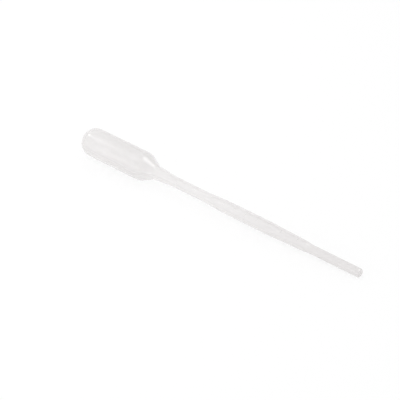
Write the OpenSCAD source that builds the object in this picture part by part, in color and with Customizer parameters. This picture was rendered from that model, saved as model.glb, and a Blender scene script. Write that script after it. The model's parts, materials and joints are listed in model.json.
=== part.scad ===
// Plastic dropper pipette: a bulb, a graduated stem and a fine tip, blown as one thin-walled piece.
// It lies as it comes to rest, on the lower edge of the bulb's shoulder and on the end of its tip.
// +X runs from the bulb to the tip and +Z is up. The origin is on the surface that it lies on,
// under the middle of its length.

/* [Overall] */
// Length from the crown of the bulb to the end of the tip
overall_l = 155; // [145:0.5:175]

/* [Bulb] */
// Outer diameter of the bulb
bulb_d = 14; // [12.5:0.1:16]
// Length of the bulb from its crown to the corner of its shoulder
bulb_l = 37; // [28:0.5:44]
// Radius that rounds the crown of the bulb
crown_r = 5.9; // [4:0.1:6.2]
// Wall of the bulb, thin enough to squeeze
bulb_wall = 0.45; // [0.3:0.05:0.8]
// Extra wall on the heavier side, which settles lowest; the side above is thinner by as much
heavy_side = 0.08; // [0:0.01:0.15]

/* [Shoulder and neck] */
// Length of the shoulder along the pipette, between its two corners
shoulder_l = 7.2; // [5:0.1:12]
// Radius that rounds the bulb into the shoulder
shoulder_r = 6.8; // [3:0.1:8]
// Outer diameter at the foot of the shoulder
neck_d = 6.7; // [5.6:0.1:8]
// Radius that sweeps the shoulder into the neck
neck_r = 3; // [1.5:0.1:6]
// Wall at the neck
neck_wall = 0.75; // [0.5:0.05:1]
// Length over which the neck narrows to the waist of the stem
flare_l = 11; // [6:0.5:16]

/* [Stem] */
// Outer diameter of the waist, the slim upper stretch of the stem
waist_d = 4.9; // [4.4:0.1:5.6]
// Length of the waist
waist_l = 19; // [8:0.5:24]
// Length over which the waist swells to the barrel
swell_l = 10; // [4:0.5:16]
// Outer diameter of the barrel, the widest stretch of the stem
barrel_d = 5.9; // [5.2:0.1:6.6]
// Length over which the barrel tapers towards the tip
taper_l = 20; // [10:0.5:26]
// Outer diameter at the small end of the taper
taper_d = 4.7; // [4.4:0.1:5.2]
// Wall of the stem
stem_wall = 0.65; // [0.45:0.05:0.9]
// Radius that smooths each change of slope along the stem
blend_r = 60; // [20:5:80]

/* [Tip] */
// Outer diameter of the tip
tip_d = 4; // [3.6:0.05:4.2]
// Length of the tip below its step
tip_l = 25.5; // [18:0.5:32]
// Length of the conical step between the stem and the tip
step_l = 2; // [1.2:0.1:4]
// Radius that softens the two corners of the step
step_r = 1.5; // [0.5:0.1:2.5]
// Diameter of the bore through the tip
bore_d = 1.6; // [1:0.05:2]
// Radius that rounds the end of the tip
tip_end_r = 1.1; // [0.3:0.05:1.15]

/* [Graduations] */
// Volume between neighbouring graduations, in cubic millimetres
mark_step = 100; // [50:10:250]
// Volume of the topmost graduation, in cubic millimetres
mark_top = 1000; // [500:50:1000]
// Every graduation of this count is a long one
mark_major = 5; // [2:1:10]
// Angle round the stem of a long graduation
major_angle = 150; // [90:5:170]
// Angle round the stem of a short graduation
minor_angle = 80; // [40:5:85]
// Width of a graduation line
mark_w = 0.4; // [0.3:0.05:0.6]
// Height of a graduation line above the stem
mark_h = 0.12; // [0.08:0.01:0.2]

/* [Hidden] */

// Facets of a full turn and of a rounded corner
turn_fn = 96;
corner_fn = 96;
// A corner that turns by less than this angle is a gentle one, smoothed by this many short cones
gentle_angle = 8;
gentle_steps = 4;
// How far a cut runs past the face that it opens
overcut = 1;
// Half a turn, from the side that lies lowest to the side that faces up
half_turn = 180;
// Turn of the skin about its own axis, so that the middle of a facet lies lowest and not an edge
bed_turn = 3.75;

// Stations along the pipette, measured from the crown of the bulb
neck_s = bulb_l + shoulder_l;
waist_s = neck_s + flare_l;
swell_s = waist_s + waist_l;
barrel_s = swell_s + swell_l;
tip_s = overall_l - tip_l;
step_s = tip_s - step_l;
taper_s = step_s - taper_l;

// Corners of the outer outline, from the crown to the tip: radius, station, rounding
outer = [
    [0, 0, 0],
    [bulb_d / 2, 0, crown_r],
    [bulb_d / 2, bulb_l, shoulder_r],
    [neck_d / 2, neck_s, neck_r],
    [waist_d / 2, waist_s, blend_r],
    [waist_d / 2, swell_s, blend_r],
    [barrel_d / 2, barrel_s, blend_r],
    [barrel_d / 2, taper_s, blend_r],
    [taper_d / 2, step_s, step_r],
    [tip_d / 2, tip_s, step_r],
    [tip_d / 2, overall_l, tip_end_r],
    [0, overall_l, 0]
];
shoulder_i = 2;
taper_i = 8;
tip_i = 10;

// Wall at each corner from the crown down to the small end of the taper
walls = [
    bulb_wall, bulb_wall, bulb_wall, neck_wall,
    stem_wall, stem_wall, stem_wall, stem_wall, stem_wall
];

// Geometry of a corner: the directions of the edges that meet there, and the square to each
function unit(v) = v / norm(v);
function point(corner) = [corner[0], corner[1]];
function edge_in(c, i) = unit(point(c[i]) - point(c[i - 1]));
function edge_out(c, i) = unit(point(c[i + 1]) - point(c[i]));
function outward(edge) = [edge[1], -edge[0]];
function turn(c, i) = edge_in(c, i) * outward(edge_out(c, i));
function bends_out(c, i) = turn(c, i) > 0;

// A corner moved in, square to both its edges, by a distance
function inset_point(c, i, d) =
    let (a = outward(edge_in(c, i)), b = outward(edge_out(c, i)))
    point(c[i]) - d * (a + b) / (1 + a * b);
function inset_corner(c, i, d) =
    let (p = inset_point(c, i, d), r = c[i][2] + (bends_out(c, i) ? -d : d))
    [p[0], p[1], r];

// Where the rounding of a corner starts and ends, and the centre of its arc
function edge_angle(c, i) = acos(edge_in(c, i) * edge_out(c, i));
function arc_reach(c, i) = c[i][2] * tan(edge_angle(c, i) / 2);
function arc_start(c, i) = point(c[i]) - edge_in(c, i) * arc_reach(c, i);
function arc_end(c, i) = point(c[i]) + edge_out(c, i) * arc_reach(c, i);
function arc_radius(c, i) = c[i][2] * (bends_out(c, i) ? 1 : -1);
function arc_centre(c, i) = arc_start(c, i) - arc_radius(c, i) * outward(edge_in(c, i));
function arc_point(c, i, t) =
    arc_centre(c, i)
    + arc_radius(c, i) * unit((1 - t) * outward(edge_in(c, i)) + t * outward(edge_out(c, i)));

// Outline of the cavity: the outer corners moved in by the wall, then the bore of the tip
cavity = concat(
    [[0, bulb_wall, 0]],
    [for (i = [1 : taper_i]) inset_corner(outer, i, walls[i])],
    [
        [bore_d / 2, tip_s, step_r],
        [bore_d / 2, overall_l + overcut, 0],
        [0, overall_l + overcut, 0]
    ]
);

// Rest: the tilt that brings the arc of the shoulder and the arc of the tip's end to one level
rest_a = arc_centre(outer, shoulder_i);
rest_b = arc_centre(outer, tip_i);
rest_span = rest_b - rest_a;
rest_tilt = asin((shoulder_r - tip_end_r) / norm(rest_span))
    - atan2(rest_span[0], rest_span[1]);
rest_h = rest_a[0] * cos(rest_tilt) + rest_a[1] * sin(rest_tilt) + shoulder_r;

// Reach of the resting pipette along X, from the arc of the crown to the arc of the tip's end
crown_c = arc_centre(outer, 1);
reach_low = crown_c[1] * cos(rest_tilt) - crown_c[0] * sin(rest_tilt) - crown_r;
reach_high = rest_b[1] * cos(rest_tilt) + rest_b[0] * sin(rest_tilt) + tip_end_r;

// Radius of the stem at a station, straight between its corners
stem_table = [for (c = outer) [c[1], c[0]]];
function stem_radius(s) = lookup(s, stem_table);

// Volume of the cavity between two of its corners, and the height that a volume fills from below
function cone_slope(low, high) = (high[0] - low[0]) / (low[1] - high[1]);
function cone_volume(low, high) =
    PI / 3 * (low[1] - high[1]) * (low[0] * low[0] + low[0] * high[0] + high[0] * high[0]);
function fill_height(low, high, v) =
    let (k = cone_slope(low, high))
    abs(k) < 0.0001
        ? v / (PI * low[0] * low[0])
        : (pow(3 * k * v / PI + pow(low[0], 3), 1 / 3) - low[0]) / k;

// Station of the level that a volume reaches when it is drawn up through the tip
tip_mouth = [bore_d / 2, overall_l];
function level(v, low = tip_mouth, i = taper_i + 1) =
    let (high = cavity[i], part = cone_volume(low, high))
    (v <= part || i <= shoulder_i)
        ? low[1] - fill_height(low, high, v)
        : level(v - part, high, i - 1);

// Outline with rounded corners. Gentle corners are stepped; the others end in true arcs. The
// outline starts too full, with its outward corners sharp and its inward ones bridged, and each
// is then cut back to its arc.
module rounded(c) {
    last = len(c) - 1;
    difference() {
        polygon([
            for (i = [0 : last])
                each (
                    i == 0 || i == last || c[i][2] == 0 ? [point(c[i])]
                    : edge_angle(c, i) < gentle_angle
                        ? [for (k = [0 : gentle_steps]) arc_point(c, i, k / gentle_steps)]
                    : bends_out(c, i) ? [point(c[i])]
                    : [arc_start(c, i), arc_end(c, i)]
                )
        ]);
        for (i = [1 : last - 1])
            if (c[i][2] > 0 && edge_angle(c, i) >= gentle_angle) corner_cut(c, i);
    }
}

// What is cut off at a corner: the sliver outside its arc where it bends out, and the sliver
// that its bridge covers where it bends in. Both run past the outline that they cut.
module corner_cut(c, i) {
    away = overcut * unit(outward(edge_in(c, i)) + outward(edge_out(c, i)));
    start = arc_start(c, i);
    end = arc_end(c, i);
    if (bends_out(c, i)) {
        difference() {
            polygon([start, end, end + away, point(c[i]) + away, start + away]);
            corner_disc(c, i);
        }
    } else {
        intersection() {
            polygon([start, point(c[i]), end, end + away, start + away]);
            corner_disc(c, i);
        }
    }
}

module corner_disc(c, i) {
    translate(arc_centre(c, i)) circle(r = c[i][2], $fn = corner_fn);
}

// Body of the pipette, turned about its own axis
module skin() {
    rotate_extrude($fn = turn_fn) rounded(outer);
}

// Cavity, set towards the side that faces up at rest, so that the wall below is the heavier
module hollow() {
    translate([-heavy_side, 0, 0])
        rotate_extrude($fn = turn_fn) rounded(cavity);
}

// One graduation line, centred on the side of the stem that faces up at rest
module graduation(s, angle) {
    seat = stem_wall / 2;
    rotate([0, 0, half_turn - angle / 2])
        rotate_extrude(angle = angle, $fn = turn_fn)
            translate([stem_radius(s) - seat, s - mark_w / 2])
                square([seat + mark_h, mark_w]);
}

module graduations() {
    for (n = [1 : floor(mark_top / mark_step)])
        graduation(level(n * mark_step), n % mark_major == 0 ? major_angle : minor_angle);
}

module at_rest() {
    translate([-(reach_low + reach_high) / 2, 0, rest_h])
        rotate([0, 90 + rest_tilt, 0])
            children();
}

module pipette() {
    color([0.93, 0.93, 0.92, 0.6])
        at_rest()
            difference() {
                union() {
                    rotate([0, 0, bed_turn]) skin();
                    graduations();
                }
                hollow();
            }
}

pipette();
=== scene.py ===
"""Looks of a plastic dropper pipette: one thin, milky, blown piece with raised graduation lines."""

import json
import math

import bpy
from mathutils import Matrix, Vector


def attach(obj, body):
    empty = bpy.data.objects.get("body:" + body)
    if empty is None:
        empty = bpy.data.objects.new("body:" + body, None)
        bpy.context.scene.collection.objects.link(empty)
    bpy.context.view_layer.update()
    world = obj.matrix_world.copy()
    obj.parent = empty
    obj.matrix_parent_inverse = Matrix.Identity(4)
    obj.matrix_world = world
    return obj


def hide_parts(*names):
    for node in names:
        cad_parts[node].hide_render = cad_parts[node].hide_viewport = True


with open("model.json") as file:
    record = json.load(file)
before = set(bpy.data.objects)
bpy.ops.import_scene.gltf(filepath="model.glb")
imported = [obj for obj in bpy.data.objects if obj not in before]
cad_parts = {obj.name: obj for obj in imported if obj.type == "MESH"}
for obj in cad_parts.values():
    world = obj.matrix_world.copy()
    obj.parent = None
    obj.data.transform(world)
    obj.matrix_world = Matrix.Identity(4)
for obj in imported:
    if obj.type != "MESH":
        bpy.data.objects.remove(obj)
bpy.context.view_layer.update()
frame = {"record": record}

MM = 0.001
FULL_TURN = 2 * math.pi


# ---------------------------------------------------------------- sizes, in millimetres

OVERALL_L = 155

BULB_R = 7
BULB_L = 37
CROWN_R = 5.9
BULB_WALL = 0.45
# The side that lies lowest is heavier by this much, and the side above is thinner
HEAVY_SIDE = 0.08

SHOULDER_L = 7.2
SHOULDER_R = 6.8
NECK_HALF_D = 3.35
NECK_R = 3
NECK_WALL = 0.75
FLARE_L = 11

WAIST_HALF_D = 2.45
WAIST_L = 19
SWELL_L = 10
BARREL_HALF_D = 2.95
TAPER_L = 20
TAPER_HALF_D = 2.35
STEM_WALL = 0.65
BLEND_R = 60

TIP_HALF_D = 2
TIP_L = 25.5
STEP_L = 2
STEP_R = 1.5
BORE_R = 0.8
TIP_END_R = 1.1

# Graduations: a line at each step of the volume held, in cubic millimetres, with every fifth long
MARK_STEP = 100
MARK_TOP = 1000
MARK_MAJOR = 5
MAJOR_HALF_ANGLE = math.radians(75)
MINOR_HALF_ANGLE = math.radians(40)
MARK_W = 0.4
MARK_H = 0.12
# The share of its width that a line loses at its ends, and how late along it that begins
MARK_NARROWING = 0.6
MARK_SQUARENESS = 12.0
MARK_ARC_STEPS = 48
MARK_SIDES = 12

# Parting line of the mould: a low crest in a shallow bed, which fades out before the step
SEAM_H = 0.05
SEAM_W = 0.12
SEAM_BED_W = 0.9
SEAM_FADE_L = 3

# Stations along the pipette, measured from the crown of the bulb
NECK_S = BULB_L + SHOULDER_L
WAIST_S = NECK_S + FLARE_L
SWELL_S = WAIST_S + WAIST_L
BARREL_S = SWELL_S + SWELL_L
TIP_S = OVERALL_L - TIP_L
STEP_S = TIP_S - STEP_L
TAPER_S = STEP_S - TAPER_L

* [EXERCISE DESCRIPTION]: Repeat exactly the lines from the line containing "obj.matrix_world = Matrix.Identity(4)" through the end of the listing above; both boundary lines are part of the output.

* [OUTPUT FOR THIS TASK]:
    obj.matrix_world = Matrix.Identity(4)
for obj in imported:
    if obj.type != "MESH":
        bpy.data.objects.remove(obj)
bpy.context.view_layer.update()
frame = {"record": record}

MM = 0.001
FULL_TURN = 2 * math.pi


# ---------------------------------------------------------------- sizes, in millimetres

OVERALL_L = 155

BULB_R = 7
BULB_L = 37
CROWN_R = 5.9
BULB_WALL = 0.45
# The side that lies lowest is heavier by this much, and the side above is thinner
HEAVY_SIDE = 0.08

SHOULDER_L = 7.2
SHOULDER_R = 6.8
NECK_HALF_D = 3.35
NECK_R = 3
NECK_WALL = 0.75
FLARE_L = 11

WAIST_HALF_D = 2.45
WAIST_L = 19
SWELL_L = 10
BARREL_HALF_D = 2.95
TAPER_L = 20
TAPER_HALF_D = 2.35
STEM_WALL = 0.65
BLEND_R = 60

TIP_HALF_D = 2
TIP_L = 25.5
STEP_L = 2
STEP_R = 1.5
BORE_R = 0.8
TIP_END_R = 1.1

# Graduations: a line at each step of the volume held, in cubic millimetres, with every fifth long
MARK_STEP = 100
MARK_TOP = 1000
MARK_MAJOR = 5
MAJOR_HALF_ANGLE = math.radians(75)
MINOR_HALF_ANGLE = math.radians(40)
MARK_W = 0.4
MARK_H = 0.12
# The share of its width that a line loses at its ends, and how late along it that begins
MARK_NARROWING = 0.6
MARK_SQUARENESS = 12.0
MARK_ARC_STEPS = 48
MARK_SIDES = 12

# Parting line of the mould: a low crest in a shallow bed, which fades out before the step
SEAM_H = 0.05
SEAM_W = 0.12
SEAM_BED_W = 0.9
SEAM_FADE_L = 3

# Stations along the pipette, measured from the crown of the bulb
NECK_S = BULB_L + SHOULDER_L
WAIST_S = NECK_S + FLARE_L
SWELL_S = WAIST_S + WAIST_L
BARREL_S = SWELL_S + SWELL_L
TIP_S = OVERALL_L - TIP_L
STEP_S = TIP_S - STEP_L
TAPER_S = STEP_S - TAPER_L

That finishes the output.